Comoros

About Comoros

Located in a strategic position at the northern end of the Mozambique Channel, the Comoros Islands once played a major role in a thriving world economy of the western Indian Ocean. Now they are a holiday paradise with great opportunities for diving, swimming and eco-tourism.

The archipelago is the result of volcanic activity. The four major islands: Ngazidja the largest island with the capital city Moroni, Mwali, Nzwani and Mayotte - still part of France and also known as Maore, are of varying age with distinct topograhical characteristics. Mayotte, the oldest of the islands, is highly eroded with slow, meandering streams. Ngazidja, the youngest of the islands, is closest to Africa, has a massive volcano, and marked by fresh lava flows. In October, 2000, the volcano showed signs of increased seismic activity.
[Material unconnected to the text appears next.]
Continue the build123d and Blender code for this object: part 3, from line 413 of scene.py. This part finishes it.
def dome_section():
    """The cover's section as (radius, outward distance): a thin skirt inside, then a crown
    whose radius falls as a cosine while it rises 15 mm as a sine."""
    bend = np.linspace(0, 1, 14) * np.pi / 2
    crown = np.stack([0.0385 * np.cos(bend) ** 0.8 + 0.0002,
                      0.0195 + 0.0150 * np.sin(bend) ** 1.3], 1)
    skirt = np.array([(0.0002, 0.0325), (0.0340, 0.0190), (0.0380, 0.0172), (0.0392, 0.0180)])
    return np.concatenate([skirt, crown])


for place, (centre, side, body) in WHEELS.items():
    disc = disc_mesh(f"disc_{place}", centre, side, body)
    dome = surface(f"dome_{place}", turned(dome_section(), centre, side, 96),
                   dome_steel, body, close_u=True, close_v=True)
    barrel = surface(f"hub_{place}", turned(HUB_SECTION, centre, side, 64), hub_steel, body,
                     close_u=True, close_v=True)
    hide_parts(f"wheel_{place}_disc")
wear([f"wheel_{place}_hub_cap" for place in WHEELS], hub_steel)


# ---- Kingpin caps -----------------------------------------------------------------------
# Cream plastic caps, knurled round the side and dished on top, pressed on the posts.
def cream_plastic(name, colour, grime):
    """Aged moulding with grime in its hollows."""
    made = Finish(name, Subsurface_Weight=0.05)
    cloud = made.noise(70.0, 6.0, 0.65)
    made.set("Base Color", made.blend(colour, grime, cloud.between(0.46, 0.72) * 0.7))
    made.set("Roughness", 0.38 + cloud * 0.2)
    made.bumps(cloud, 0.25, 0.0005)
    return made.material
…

The islands possess a variety of animal life with several species unique to the Comoros or rarely found elsewhere. The famous Coelacanth, a fish once thought to be extinct for millions of years, is found very much alive in Comorian waters. Livingstone's flying fox, a giant fruit bat with a wing span over four feet, is found nowhere else in the world. Several varieties of insects, including the butterfly pictured at left, and over a dozen species of birds are unique to the islands. Many of these species are now being threatened with extinction.